When Matt and Lee eventually did have sex, it was after Lee had reached her lowest point. Her father had found out about her relationship with Matt and thrown her out, and then Lee had spotted Matt laughing with another girl. Lee got drunk at her friend Chang's workplace (Chang worked at a hostess bar) and almost got raped by one of the guys there. Chang dragged Lee back to her place to sober up, called Matt over the next morning, and then left the two of them alone. That's when they first had sex. Meanwhile, I was still wondering if the woman Lee had seen Matt with was really just a friend or if Matt had been lying, and whether Lee would ever be able to mend things with her family.

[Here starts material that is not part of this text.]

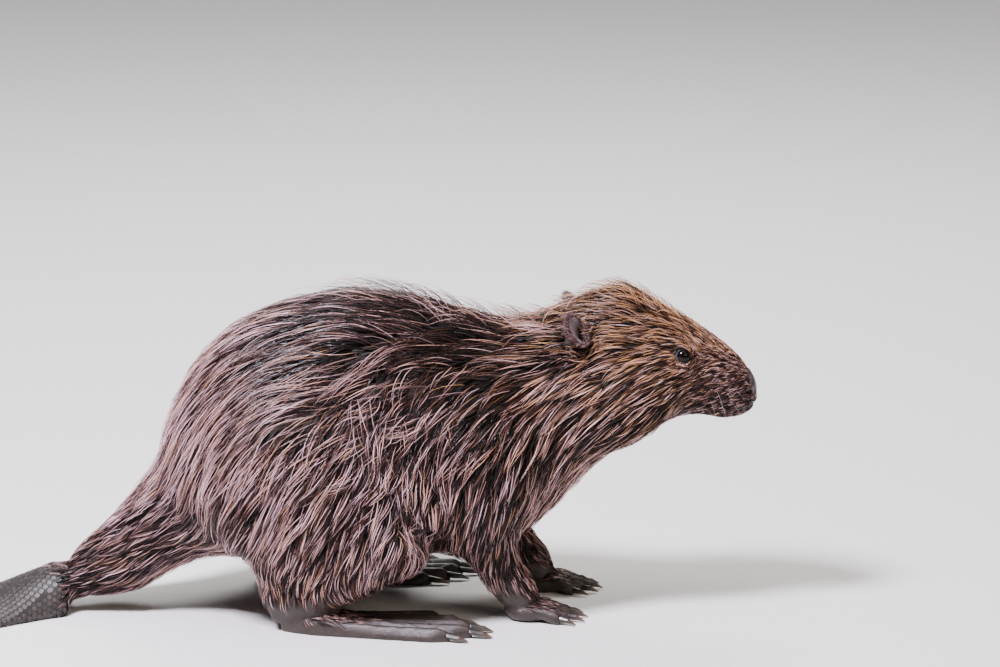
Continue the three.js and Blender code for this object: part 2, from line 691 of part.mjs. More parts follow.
const wholeHead = inFrontOf(toSolid(meshField(trunkField, REGIONS.head)), CUTS.headNeck);
let nose = wholeHead.intersect(noseBlock(0));
let head = wholeHead.subtract(noseBlock(GAP));
for (const [side, s] of Object.entries(SIDES)) {
  const eyeCentre = mirrored(side, EYE.centre);
  const eyeRadii = [EYE.radius, EYE.radius, EYE.radius];
  pieces[`eye_${side}`] = ball(eyeCentre, eyeRadii);
  head = head.subtract(ball(eyeCentre, grown(eyeRadii)));

  const earTurn = { yaw: s * EAR.turn, roll: -s * EAR.lean };
  const earCentre = mirrored(side, EAR.centre);
  const hollowCentre = mirrored(side, EAR.centre.map((v, k) => v + EAR.opening[k]));
  const hollow = ball(hollowCentre, grown(EAR.cup, -EAR.wall), earTurn);
  pieces[`ear_${side}`] = mainBody(ball(earCentre, EAR.cup, earTurn).subtract(hollow));
  head = head.subtract(ball(earCentre, grown(EAR.cup), earTurn));

  nose = nose.subtract(ball(mirrored(side, NOSTRIL.centre), NOSTRIL.radii, { around: 7, down: 4 }));
}
pieces.nose_pad = mainBody(nose);
pieces.lower_jaw = mainBody(head.intersect(jawBlock(GAP / 2)));
pieces.head = mainBody(head.subtract(jawBlock(-GAP / 2)));

// ---------------------------------------------------------------- colours and assembly
// The first pattern that a name fits gives its colour and roughness.
const FINISHES = [
  [/^eye/, 0x120c0a, 0.1],
  [/^claw/, 0x2e2723, 0.4],
  [/^nose/, 0x3b3230, 0.5],
  [/^(tail_paddle|hind_foot)/, 0x3a3532, 0.6],
  [/^fore_paw/, 0x33291f, 0.7],
  [/^ear/, 0x4a3d36, 0.8],
  [/./, 0x6d4c36, 0.85],
];

const beaver = new THREE.Group();
for (const [name, solid] of Object.entries(pieces)) {
  const [, color, roughness] = FINISHES.find(([pattern]) => pattern.test(name));
  const material = new THREE.MeshStandardMaterial({ color, roughness, metalness: 0 });
  const mesh = new THREE.Mesh(toGeometry(solid), material);
  mesh.name = name;
  beaver.add(mesh);
}
// The origin lies on the floor, under the middle of the animal's box.
const size = new THREE.Box3().setFromObject(beaver);
beaver.position.set(-(size.min.x + size.max.x) / 2, -(size.min.y + size.max.y) / 2, 0);

export default beaver;
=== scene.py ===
"""A life-size Eurasian beaver, wet from the water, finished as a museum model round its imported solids.

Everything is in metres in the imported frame: nose towards +X, the animal's left towards +Y, floor at Z = 0.
Sizes in the tables are in millimetres from HOME, for the animal's left side, and are mirrored to the right.
"""

import logging
import math
from dataclasses import dataclass, field
from enum import Enum

import bmesh
import bpy
import numpy as np
from bpy.types import Material, Mesh, Node, NodeSocket, NodeTree, Object
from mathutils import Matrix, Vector
from mathutils.bvhtree import BVHTree
from mathutils.kdtree import KDTree


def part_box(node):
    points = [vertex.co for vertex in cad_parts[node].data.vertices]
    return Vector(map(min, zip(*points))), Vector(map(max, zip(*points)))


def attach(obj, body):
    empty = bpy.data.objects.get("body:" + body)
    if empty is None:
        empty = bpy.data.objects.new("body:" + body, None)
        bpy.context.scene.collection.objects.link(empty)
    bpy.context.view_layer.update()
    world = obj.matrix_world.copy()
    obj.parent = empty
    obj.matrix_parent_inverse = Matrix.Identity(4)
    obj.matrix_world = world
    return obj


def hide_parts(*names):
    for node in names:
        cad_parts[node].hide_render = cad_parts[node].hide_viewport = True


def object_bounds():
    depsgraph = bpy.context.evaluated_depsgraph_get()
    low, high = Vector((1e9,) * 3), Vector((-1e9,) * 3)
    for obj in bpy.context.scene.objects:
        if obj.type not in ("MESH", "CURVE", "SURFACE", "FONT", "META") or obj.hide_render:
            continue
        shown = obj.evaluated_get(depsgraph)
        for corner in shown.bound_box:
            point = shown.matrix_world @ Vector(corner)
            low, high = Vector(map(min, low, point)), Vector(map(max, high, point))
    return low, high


Array, Pair, Triple, Colours = np.ndarray, tuple[float, float], tuple[float, float, float], tuple[str, str]

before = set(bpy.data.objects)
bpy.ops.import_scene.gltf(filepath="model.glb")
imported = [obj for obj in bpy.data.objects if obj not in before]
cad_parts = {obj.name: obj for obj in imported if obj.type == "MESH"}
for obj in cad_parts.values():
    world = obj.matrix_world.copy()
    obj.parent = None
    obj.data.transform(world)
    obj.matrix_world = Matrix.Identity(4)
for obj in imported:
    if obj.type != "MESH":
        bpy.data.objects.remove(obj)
CAD_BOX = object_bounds()

LOG = logging.getLogger("beaver")
MM = 0.001
SEED = 11
NOSE_AHEAD = 256.93 * MM  # from HOME to the tip of the nose
TAIL_FROM = -240.0  # in millimetres from HOME: the feet lie ahead of this, and the tail behind it
HOME = np.array((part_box("nose_pad")[1].x - NOSE_AHEAD, 0.0002, 0.0))  # on the floor under the middle of the back


class Side(Enum):
    """Which side of the animal; the value is the sign of Y."""

    LEFT = 1
    RIGHT = -1

    @property
    def word(self) -> str:
        """The side's word in the names of pieces."""
        return self.name.lower()


# ---- small helpers
def place(x: float, y: float, z: float) -> Array:
    """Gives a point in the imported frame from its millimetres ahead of, left of and above HOME."""
    return HOME + np.array((x, y, z)) * MM


def mirrored(vector: Triple, side: Side) -> Array:
    """Gives a left side's triple of numbers as the given side's."""
    return np.array((vector[0], vector[1] * side.value, vector[2]))


def linear(colour: str) -> tuple[float, float, float, float]:
    """Turns an sRGB hex colour to linear light.

    Args:
        colour: Six hex digits, such as "6b4a35".

    Returns:
        Red, green, blue and an alpha of one.
    """
    channels = [int(colour[i : i + 2], 16) / 255 for i in (0, 2, 4)]
    light = [c / 12.92 if c <= 0.04045 else ((c + 0.055) / 1.055) ** 2.4 for c in channels]
    return light[0], light[1], light[2], 1.0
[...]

The happy ending was too sudden and left me wishing that the resolution with Lee's family had been fleshed out more. Since I was already unhappy with Lee's relationship with Matt, my unhappiness grew when the ending became thoroughly linked with Matt. As far as I can tell, a second volume of this series was never published, but I could too easily imagine that second volume featuring Matt leaving Lee behind for his friends and/or another woman after he was back on his home ground in Edinburgh.

All in all, the artwork was nice, and I enjoyed seeing how Lee would work things out with her family. Unfortunately, the romance did not work for me at all, to the point that it tainted the "happy ending."

  • The Complete Persepolis (graphic novel memoir) by Marjane Satrapi - Although The Complete Persepolis is a memoir and not fiction, it might work as a read-alike for those wanting something else focusing on the life of a young woman from a non-Western cultural background. I've written about this book.
  • Sorcerers & Secretaries (OEL manga) by Amy Kim Ganter - I own both volumes of this series but have yet to read them. I'm not actually sure whether it's a contemporary romance story or whether it has actual fantasy elements. It might work for those wanting a bit of romance and a heroine who dreams of something more in her life.